**Directions for this task:** Everything from the line containing "# Ball stud" through the line containing "record = json.load(file)" must be quoted exactly; everything else is left out.
::::::::
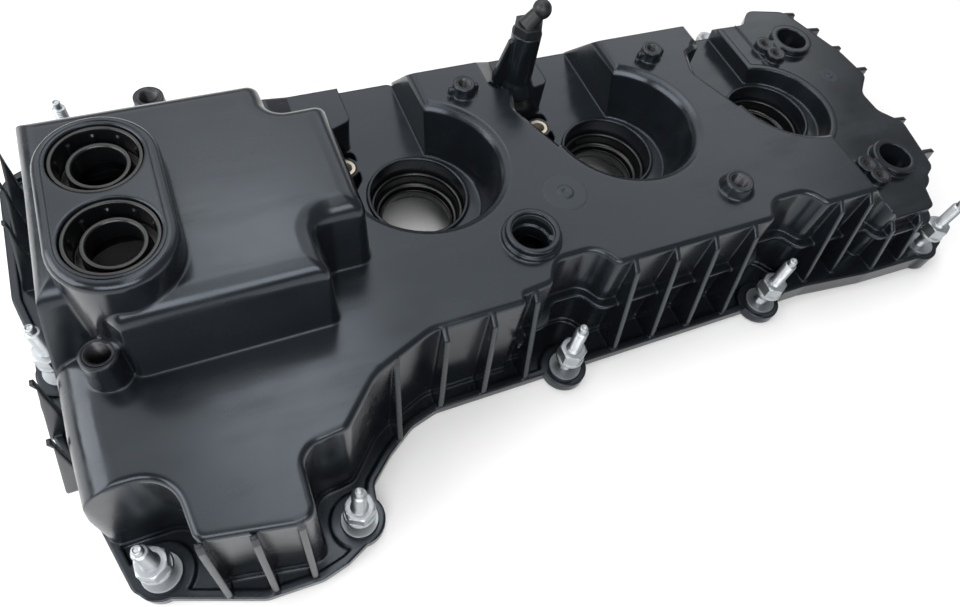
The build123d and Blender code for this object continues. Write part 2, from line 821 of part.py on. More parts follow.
# Baffle plate of the oil separator, on its frame under the deck
with BuildPart() as separator:
    with BuildSketch(Plane.XY.offset(separator_z - separator_plate)):
        with Locations((separator_middle_x, separator_middle_y)):
            RectangleRounded(separator_length, separator_width, 2)
            with GridLocations(separator_length / 6, 0, 5, 1):
                Circle(separator_hole_radius, mode=Mode.SUBTRACT)
    extrude(amount=separator_plate)
separator.part.label = "oil_separator_plate"
export_step(separator.part, "parts/oil_separator_plate.step")

# Plug well seals, pressed in from below against the seat
with BuildPart() as well_seal:
    with BuildSketch(Plane.XZ):
        with BuildLine():
            Polyline(
                (well_bore_radius, well_floor_z),
                (well_bore_radius, seal_rim_z),
                (well_bore_radius - 1.5, seal_rim_z),
                (well_bore_radius - 2.5, seal_lip_z + 2),
                (seal_lip_radius + 1, seal_lip_z),
                (seal_lip_radius, seal_lip_z - 0.5),
                (seal_lip_radius, seal_lip_z - 0.5 - seal_land),
                (well_seat_radius, well_floor_z),
                close=True,
            )
        make_face()
    revolve(axis=Axis.Z)
for i in wells:
    with BuildPart() as placed_seal:
        with Locations((well_x[i], well_y)):
            add(well_seal.part)
    placed_seal.part.label = f"plug_well_seal_{i + 1}"
    export_step(placed_seal.part, f"parts/plug_well_seal_{i + 1}.step")

# Solenoid port seals, an outer ring, a groove with tabs and a raised inner lip
with BuildPart() as port_seal:
    with BuildSketch(Plane.XZ):
        with BuildLine():
            Polyline(
                (port_radius, pad_z - port_seal_depth),
                (port_radius, pad_z - 1.2),
                (port_radius - 1.6, pad_z - 0.7),
                (port_radius - 1.8, pad_z - port_seal_depth + 2),
                (port_lip_outer, pad_z - port_seal_depth + 2),
                (port_lip_outer, port_lip_z - 0.6),
                (port_lip_outer - 0.6, port_lip_z),
                (port_lip_radius + 0.5, port_lip_z),
                (port_lip_radius, port_lip_z - 0.5),
                (port_lip_radius, pad_z - port_seal_depth),
                close=True,
            )
        make_face()
    revolve(axis=Axis.Z)
    with PolarLocations(port_radius - 2, 8):
        with Locations((0, 0, pad_z - port_seal_depth + 1)):
            Box(1.6, 2, port_seal_depth - 3, align=(Align.CENTER, Align.CENTER, Align.MIN))
for i, y in enumerate(port_y):
    with BuildPart() as placed_seal:
        with Locations((port_x, y)):
            add(port_seal.part)
    placed_seal.part.label = f"solenoid_port_seal_{i + 1}"
    export_step(placed_seal.part, f"parts/solenoid_port_seal_{i + 1}.step")

# Flange fasteners, loose in their sleeves and lifted by the grommets as on a cover not yet fitted
with BuildPart() as plain_bolt:
    tube(0, 0, 0, bolt_radius, hex_seat_z)
    tube(0, 0, hex_seat_z, hex_flange_radius, hex_flange_thickness)
    with BuildSketch(Plane.XY.offset(hex_seat_z + hex_flange_thickness)):
        RegularPolygon(hex_radius, 6, major_radius=False)
    extrude(amount=hex_height)
with BuildPart() as stud_bolt:
    add(plain_bolt.part)
    tube(0, 0, hex_seat_z, bolt_radius + 1.2, hex_flange_thickness + hex_height + 1)
    tube(0, 0, hex_seat_z, bolt_radius, stud_height - stud_dog_length)
    tube(0, 0, hex_seat_z, stud_dog_radius, stud_height)
for name, place in stud_places.items():
    with BuildPart() as placed_bolt:
        with Locations((place[0], place[1], thick_flange_lift if name == "right_corner" else 0)):
            add(stud_bolt.part)
    placed_bolt.part.label = f"stud_bolt_{name}"
    export_step(placed_bolt.part, f"parts/stud_bolt_{name}.step")
for name, place in bolt_places.items():
    with BuildPart() as placed_bolt:
        with Locations(place):
            add(plain_bolt.part)
    placed_bolt.part.label = f"flange_bolt_{name}"
    export_step(placed_bolt.part, f"parts/flange_bolt_{name}.step")

# Flanged sleeves that carry the fasteners, and the rubber grommets around them
with BuildPart() as bolt_sleeves:
    for x, y in places:
        top = end_flange_z if (x, y) == stud_places["right_corner"] else flange_z
        tube(x, y, gasket_proud, sleeve_radius, top - gasket_proud)
        tube(x, y, top, sleeve_flange_radius, sleeve_flange_thickness)
    with Locations(*places):
        Cylinder(sleeve_bore, 40, mode=Mode.SUBTRACT)
bolt_sleeves.part.label = "bolt_sleeves"
export_step(bolt_sleeves.part, "parts/bolt_sleeves.step")
with BuildPart() as bolt_grommets:
    for x, y in places:
        top = end_flange_z if (x, y) == stud_places["right_corner"] else flange_z
        tube(x, y, gasket_proud, grommet_radius, top - gasket_proud)
    with Locations(*places):
        Cylinder(sleeve_radius, 40, mode=Mode.SUBTRACT)
bolt_grommets.part.label = "bolt_grommets"
export_step(bolt_grommets.part, "parts/bolt_grommets.step")

# Metal sleeves of the inner fixings
with BuildPart() as inner_sleeves:
    for x, y in inner_fixings:
        tube(x, y, gasket_proud, inner_sleeve_radius, channel_floor_z - gasket_proud)
    with Locations(*inner_fixings):
        Cylinder(inner_sleeve_bore, 100, mode=Mode.SUBTRACT)
inner_sleeves.part.label = "inner_fixing_sleeves"
export_step(inner_sleeves.part, "parts/inner_fixing_sleeves.step")

# Threaded inserts
with BuildPart() as accessory_inserts:
    for x, y, foot, top, draft in accessory_bosses:
        tube(
            x,
            y,
            top - insert_length,
            accessory_thread_radius + insert_wall,
            insert_length,
            accessory_thread_radius,
        )
accessory_inserts.part.label = "accessory_inserts"
export_step(accessory_inserts.part, "parts/accessory_inserts.step")
with BuildPart() as coil_inserts:
    for x, y in coil_bosses:
        tube(x, y, deck_z + coil_boss_height - coil_insert_length, coil_thread_radius + insert_wall,
             coil_insert_length, coil_thread_radius)
coil_inserts.part.label = "coil_inserts"
export_step(coil_inserts.part, "parts/coil_inserts.step")
with BuildPart() as sensor_inserts:
    for y in (sensor_back_y, sensor_front_y):
        for x, screw_y in sensor_points(y):
            tube(x, screw_y, platform_z + sensor_pad_height - sensor_insert_length, sensor_insert_radius,
                 sensor_insert_length, sensor_screw_radius)
sensor_inserts.part.label = "sensor_inserts"
export_step(sensor_inserts.part, "parts/sensor_inserts.step")

# Ball stud screwed into the top of its tower, its neck leaning towards +X
neck = Plane(
    origin=(tower_x, tower_y, tower_z + ball_collar_height),
    z_dir=(sin(radians(ball_tilt)), 0, cos(radians(ball_tilt))),
)
with BuildPart() as ball_stud:
    tube(tower_x, tower_y, tower_z - stud_shank_length, stud_shank_radius, stud_shank_length)
    with BuildSketch(Plane.XY.offset(tower_z)):
        with Locations((tower_x, tower_y)):
            RegularPolygon(ball_collar_radius, 6)
    extrude(amount=ball_collar_height)
    with BuildSketch(neck.offset(-2)):
        Circle(ball_neck_foot_radius)
    with BuildSketch(neck.offset(ball_reach)):
        Circle(ball_neck_radius)
    loft()
    with Locations(neck.offset(ball_reach)):
        Sphere(ball_radius)
ball_stud.part.label = "ball_stud"
export_step(ball_stud.part, "parts/ball_stud.step")
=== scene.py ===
import json
from math import pi, radians

import bpy
import numpy as np
from bpy.props import FloatProperty, FloatVectorProperty, IntProperty, PointerProperty, StringProperty
from mathutils import Euler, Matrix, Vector


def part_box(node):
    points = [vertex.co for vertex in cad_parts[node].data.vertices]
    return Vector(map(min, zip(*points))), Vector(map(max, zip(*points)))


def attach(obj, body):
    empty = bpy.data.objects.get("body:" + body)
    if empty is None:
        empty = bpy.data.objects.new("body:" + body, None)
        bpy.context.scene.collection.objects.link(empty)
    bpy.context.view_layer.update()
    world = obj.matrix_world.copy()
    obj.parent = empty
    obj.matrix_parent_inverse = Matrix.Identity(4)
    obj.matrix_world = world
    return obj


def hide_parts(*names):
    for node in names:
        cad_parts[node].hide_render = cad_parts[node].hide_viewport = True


bl_info = {
    "name": "Engine valve cover",
    "version": (1, 0, 0),
    "blender": (4, 5, 0),
    "location": "View3D > Sidebar > Valve Cover",
    "description": "Finishes, fasteners, seals and studio of a moulded engine valve cover",
    "category": "Object",
}

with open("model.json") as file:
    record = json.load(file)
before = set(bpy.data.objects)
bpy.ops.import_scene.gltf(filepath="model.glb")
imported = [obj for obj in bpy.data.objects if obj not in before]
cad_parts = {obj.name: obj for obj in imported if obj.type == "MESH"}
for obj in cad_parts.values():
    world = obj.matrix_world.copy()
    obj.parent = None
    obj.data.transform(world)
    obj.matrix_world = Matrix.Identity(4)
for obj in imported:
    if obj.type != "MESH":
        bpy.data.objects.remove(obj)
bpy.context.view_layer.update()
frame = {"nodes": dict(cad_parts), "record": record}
MM = 0.001
SHARP_FROM = radians(38)
NYLON_IOR = 1.55
NYLON_SHEEN = "#DDE8F4"

STUDS = [name for name in frame["nodes"] if name.startswith("stud_bolt_")]
BOLTS = [name for name in frame["nodes"] if name.startswith("flange_bolt_")]
SEALS = [name for name in frame["nodes"] if name.startswith("plug_well_seal_")]
PORTS = [name for name in frame["nodes"] if name.startswith("solenoid_port_seal_")]


# Sizes and colours that a user would change

def hex_colour(label, text, value):
    """Property that holds an sRGB colour in hex."""
    return StringProperty(name=label, description=f"{text}, sRGB hex", default=value)


def length(label, text, value):
    """Property that holds a length in metres."""
    return FloatProperty(name=label, description=text, default=value, min=0, unit="LENGTH")


def power(label, text, value):
    """Property that holds the power of a light in watts."""
    return FloatProperty(name=label, description=f"Power of the {text}", default=value, min=0, unit="POWER")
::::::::
**Final answer:**
# Ball stud screwed into the top of its tower, its neck leaning towards +X
neck = Plane(
    origin=(tower_x, tower_y, tower_z + ball_collar_height),
    z_dir=(sin(radians(ball_tilt)), 0, cos(radians(ball_tilt))),
)
with BuildPart() as ball_stud:
    tube(tower_x, tower_y, tower_z - stud_shank_length, stud_shank_radius, stud_shank_length)
    with BuildSketch(Plane.XY.offset(tower_z)):
        with Locations((tower_x, tower_y)):
            RegularPolygon(ball_collar_radius, 6)
    extrude(amount=ball_collar_height)
    with BuildSketch(neck.offset(-2)):
        Circle(ball_neck_foot_radius)
    with BuildSketch(neck.offset(ball_reach)):
        Circle(ball_neck_radius)
    loft()
    with Locations(neck.offset(ball_reach)):
        Sphere(ball_radius)
ball_stud.part.label = "ball_stud"
export_step(ball_stud.part, "parts/ball_stud.step")
=== scene.py ===
import json
from math import pi, radians

import bpy
import numpy as np
from bpy.props import FloatProperty, FloatVectorProperty, IntProperty, PointerProperty, StringProperty
from mathutils import Euler, Matrix, Vector


def part_box(node):
    points = [vertex.co for vertex in cad_parts[node].data.vertices]
    return Vector(map(min, zip(*points))), Vector(map(max, zip(*points)))


def attach(obj, body):
    empty = bpy.data.objects.get("body:" + body)
    if empty is None:
        empty = bpy.data.objects.new("body:" + body, None)
        bpy.context.scene.collection.objects.link(empty)
    bpy.context.view_layer.update()
    world = obj.matrix_world.copy()
    obj.parent = empty
    obj.matrix_parent_inverse = Matrix.Identity(4)
    obj.matrix_world = world
    return obj


def hide_parts(*names):
    for node in names:
        cad_parts[node].hide_render = cad_parts[node].hide_viewport = True


bl_info = {
    "name": "Engine valve cover",
    "version": (1, 0, 0),
    "blender": (4, 5, 0),
    "location": "View3D > Sidebar > Valve Cover",
    "description": "Finishes, fasteners, seals and studio of a moulded engine valve cover",
    "category": "Object",
}

with open("model.json") as file:
    record = json.load(file)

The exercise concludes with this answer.